State securities officials aren’t ruling out criminal charges against downtown Wichita’s biggest developer and three other local companies.
Kansas Securities Commissioner Aaron Jack late Thursday issued a cease-and-desist order against Real Development, the downtown redevelopment team headed by Michael Elzufon and Dave Lundberg, who were also named individually in the order.
The order alleges that Real Development, Hybrid Asset Management, Sutton MN and Churchill Capital Strategies violated the Kansas Uniform Securities Act by “attempting to deliver interests in fraudulent life settlement policies to a Topeka bank and unknown investors.”
Elzufon and Lundberg , known locally as “the Minnesota Guys,” did not return calls Thursday or Friday seeking comment.
Other individuals named in the order include Jeffrey K. Williams, Sherrilynn L. Frierson and Mark K. Nordyke of Hybrid, all with prior securities convictions, according to the order, and Gordon Schultz, the former superintendent of Word of Life Traditional School in Wichita. A school spokeswoman said Schultz’s affiliation with the school ended last year.
The case is reverberating as far south as Kingsland, Ga., where city officials approached by Real Development for public incentives to build a $200 million destination complex say they’re watching developments in Kansas “closely.”
A search warrant executed Thursday at the Wichita Executive Centre, 125 N. Market, resulted in the seizure of a wide range of electronics and several boxes of information, said Jeff Kruske, general counsel to Jack. Hybrid and Churchill are Real Development tenants at Wichita Executive Centre, where Real Development also is headquartered.
Kruske confirmed Friday morning that the investigation into the case continues, and provided details on the execution of the search warrant.
“We were able to speak with several people named in the cease-and-desist order,” Kruske said. “We seized cellphones, computers and 12 banker’s boxes of information. A lot of our time going forward will be spent going through that material as part of the investigation.”
Kruske said his office also has spoken with Wichita City Attorney Gary Rebenstorf and is working closely with the city.
“We anticipate comparing notes to see what we can develop from there,” Kruske said.
Based on these developments, can the state rule out criminal charges in the case?
“No,” Kruske replied.
According to Jack’s order, the issue began unfolding Oct. 12 when an unnamed Topeka banker contacted the securities commissioner. The banker told state officials he had contacted Williams, the general manager of Hybrid, about a delinquent $2 million construction line of credit loan on Sutton Place, one of the Real Development properties and current home to a local office of the Kansas Department of Labor.

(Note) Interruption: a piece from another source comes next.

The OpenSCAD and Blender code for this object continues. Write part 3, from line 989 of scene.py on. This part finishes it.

The order outlines a myriad of proposed complex financial transactions to retire the loan, including the sale of Sutton Place to Schultz by Sutton MN that would have been secured by the life settlement policies.
Real Development still had a major deal with the city in the works, the $65 million conversion of the decaying Exchange Place building at Douglas and Broadway into a series of apartments.

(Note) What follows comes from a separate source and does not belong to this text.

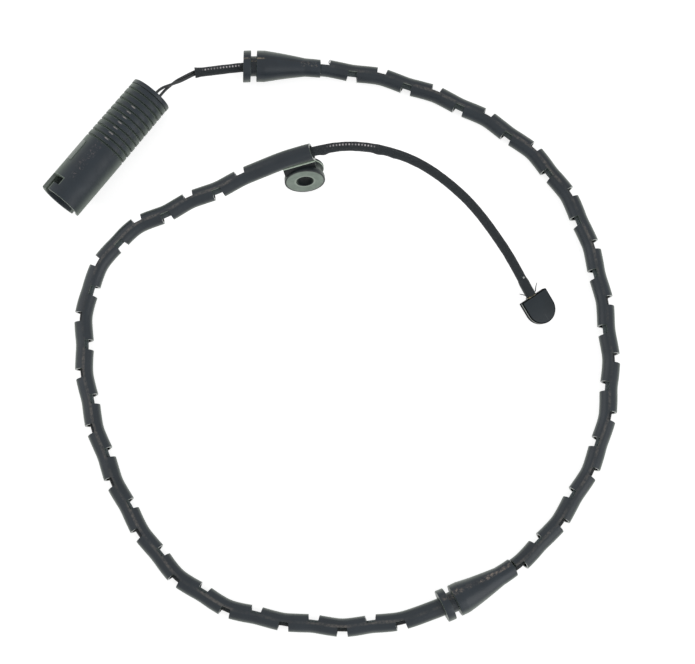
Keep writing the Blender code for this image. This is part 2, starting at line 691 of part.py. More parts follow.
saddle_frame = frame_at(on_route(BUSH_STATION), hose_axis, bush_up)
box_into(
    saddle,
    saddle_frame,
    (-SADDLE_NEAR, -hang + 6.0 * MM, LOWER_END - SADDLE_LENGTH - BUSH_STATION),
    (SADDLE_FAR, -2.6 * MM, LOWER_END - BUSH_STATION),
)
boolean(bush, as_cutter(add_object("saddle_guide", saddle)), "UNION")
hollow_points = [on_route(LOWER_END + d * MM) for d in (-25.8, -18.8, -11.5, -4.8, 2.2, 8.2)]
hollow = solid_along("hose_hollow_guide", hollow_points, HOSE_RADIUS + 0.4 * MM, 24, None)
boolean(bush, as_cutter(hollow), "DIFFERENCE")

# Collar, resin and tip.
collar_points = [on_route(COLLAR_START), on_route(COLLAR_END)]
tube_along("end_collar", collar_points, [2.9 * MM] * 2, [2.55 * MM] * 2, 12, finish_collar)
resin_points = [in_tip(RESIN_START, 0.0), in_tip(RESIN_END, 0.0)]
tube_along("tip_resin", resin_points, [2.3 * MM, 2.6 * MM], [1.8 * MM] * 2, 12, finish_resin)

plate = bmesh.new()
half_width = TIP_WIDTH / 2
straight = TIP_LENGTH - half_width
outline = [(0.0, -half_width), (straight, -half_width)]
outline += [
    (straight + half_width * math.sin(t), -half_width * math.cos(t))
    for t in [math.pi * k / 12 for k in range(1, 12)]
]
outline += [(straight, half_width), (0.0, half_width)]
loft_into(
    plate,
    [
        [TIP @ Vector((x, y, -TIP_THICKNESS / 2)) for x, y in outline],
        [TIP @ Vector((x, y, TIP_THICKNESS / 2)) for x, y in outline],
    ],
)
bmesh.ops.recalc_face_normals(plate, faces=plate.faces)
rims = [e for e in plate.edges if len(e.link_faces) == 2 and e.calc_face_angle(0.0) > 1.0]
bmesh.ops.bevel(plate, geom=rims, offset=0.3 * MM, affect="EDGES", segments=1, profile=0.5, material=-1)
tip = add_object("sensor_tip", plate, finish_tip)
tunnel = bmesh.new()
box_into(
    tunnel,
    TIP,
    (-1.0 * MM, TUNNEL_OFFSET - TUNNEL_WIDTH / 2, -TUNNEL_HEIGHT / 2),
    (TUNNEL_DEPTH, TUNNEL_OFFSET + TUNNEL_WIDTH / 2, TUNNEL_HEIGHT / 2),
)
boolean(tip, as_cutter(add_object("tunnel_guide", tunnel)), "DIFFERENCE")

loop_points = [in_tip(3.0 * MM, -LOOP_HALF_SPAN), in_tip(5.0 * MM, -LOOP_HALF_SPAN)]
for k in range(7):
    t = math.pi * k / 6
    loop_points.append(in_tip(7.0 * MM + LOOP_HALF_SPAN * math.sin(t), -LOOP_HALF_SPAN * math.cos(t)))
loop_points += [in_tip(5.0 * MM, LOOP_HALF_SPAN), in_tip(3.0 * MM, LOOP_HALF_SPAN)]
solid_along("wear_loop", loop_points, LOOP_RADIUS, 6, finish_loop, tip_out)
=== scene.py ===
import math

import bmesh
import bpy
from mathutils import Matrix, Vector, noise


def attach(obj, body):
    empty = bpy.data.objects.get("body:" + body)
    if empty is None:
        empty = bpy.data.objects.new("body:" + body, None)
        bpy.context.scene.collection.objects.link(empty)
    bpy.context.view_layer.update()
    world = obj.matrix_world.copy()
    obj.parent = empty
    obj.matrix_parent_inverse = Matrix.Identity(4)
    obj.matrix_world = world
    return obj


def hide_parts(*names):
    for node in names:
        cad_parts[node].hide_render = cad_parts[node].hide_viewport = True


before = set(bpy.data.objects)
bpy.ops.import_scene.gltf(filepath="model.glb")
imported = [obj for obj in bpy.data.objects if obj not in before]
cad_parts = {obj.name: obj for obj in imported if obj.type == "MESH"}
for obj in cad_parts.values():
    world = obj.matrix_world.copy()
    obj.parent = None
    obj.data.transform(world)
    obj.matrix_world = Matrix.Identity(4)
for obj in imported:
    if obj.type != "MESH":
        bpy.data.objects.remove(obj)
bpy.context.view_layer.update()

MM = 0.001
UP = Vector((0.0, 0.0, 1.0))

# The lead's middle line, from where the sleeve starts to the flat edge of the tip.
ROUTE = [
    (-0.0688, 0.1369, 0.0086), (-0.0379, 0.1404, 0.0082), (-0.0067, 0.1401, 0.0064),
    (0.0241, 0.1362, 0.0046), (0.0536, 0.1265, 0.0044), (0.0813, 0.1124, 0.0044),
    (0.1055, 0.0929, 0.0044), (0.1231, 0.0672, 0.0044), (0.1332, 0.0377, 0.0044),
    (0.1382, 0.0069, 0.0044), (0.1390, -0.0242, 0.0044), (0.1329, -0.0549, 0.0044),
    (0.1188, -0.0827, 0.0044), (0.0993, -0.1070, 0.0054), (0.0738, -0.1248, 0.0080),
    (0.0454, -0.1376, 0.0078), (0.0150, -0.1434, 0.0048), (-0.0161, -0.1416, 0.0044),
    (-0.0467, -0.1351, 0.0044), (-0.0732, -0.1191, 0.0044), (-0.0928, -0.0949, 0.0044),
    (-0.1071, -0.0672, 0.0044), (-0.1172, -0.0378, 0.0044), (-0.1217, -0.0071, 0.0050),
    (-0.1193, 0.0239, 0.0068), (-0.1032, 0.0494, 0.0102), (-0.0761, 0.0635, 0.0145),
    (-0.0476, 0.0753, 0.0193), (-0.0189, 0.0864, 0.0243), (0.0115, 0.0921, 0.0251),
    (0.0415, 0.0862, 0.0210), (0.0668, 0.0691, 0.0160), (0.0861, 0.0455, 0.0108),
    (0.1009, 0.0195, 0.0069),
]

# Stations: distances along that line.
UPPER_HOSE = (64.6 * MM, 418.0 * MM)
LOWER_HOSE = (455.3 * MM, 883.8 * MM)
UPPER_NOTCHES = [(66.48 + 14.554 * k) * MM for k in range(25)]
LOWER_NOTCHES = [(479.46 + 14.123 * k) * MM for k in range(27)]
UPPER_GROMMET_FACE = 24.8 * MM
LOWER_GROMMET_FACE = 458.5 * MM
SADDLE_START = 867.5 * MM
BUSH_STATION = 878.9 * MM

SLEEVE_RADIUS = 2.35 * MM
SLEEVE_WALL = 0.5 * MM
WIRE_RADIUS = 0.72 * MM
WIRE_FROM_MIDDLE = 0.76 * MM
HOSE_RADIUS = 4.45 * MM
HOSE_BORE = 3.40 * MM
NOTCH_FLOOR = 0.3 * MM
NOTCH_MOUTH = 6.35 * MM
NOTCH_HALF = 2.2 * MM
NOTCH_FLARE = 0.123


# --- lines through points ---


def smooth_line(points, steps):
    """A soft curve through all the points."""
    known = [Vector(p) for p in points]
    padded = [known[0] * 2 - known[1]] + known + [known[-1] * 2 - known[-2]]
    out = []
    for a, b, c, d in zip(padded, padded[1:], padded[2:], padded[3:]):
        squared = 2 * a - 5 * b + 4 * c - d
        cubed = 3 * b - a - 3 * c + d
        for k in range(steps):
            t = k / steps
            out.append(0.5 * (2 * b + (c - a) * t + squared * t * t + cubed * t**3))
    return out + [known[-1]]


def distances(line):
    """How far along a line each of its points lies."""
    out = [0.0]
    for before, after in zip(line, line[1:]):
        out.append(out[-1] + (after - before).length)
    return out


DENSE = smooth_line(ROUTE, 24)
LENGTHS = distances(DENSE)
SLEEVE_END = LENGTHS[-1] - 2.0 * MM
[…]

Elzufon told The Eagle last week that deal still was on the front burner, as Real Development waits for approval of a $30 million HUD loan guarantee that was set to trigger $11 million in city incentives, based on a development agreement with the city.
But city officials, unhappy with Real Development’s lack of performance on its Wichita projects, have been saying for months that development agreement could be voided by more than two years of inaction on the project.
And Vice Mayor Janet Miller said late Thursday that the Exchange Place project and any other Real Development downtown deals would have to clear the one-year-old downtown project review board before the city will proceed – only if no convictions result from the current securities case.
Mayor Carl Brewer said Friday that the city will cooperate fully with the state investigation, and is weighing its options to recover its investments – about $1.5 million for building facade improvements.
“Obviously, there’s not a lot we can do right now because we don’t own the buildings,” Brewer said. “But we’re certainly going to work closely with the state to see what we can do.”
Ken Kessler, the Kingsland, Ga., planning director, said his city wasn’t expecting any direct financial requests from Real Development for their planned project on I-95 until next year.
But on Nov. 26, the group was slated to appear before the Kingsland council to request formation of a TAD, or tax allocation district, the Georgia equivalent of tax increment financing in Kansas. That district would generate an estimated $22 million over 10 years for the proposed 475-acre destination entertainment complex.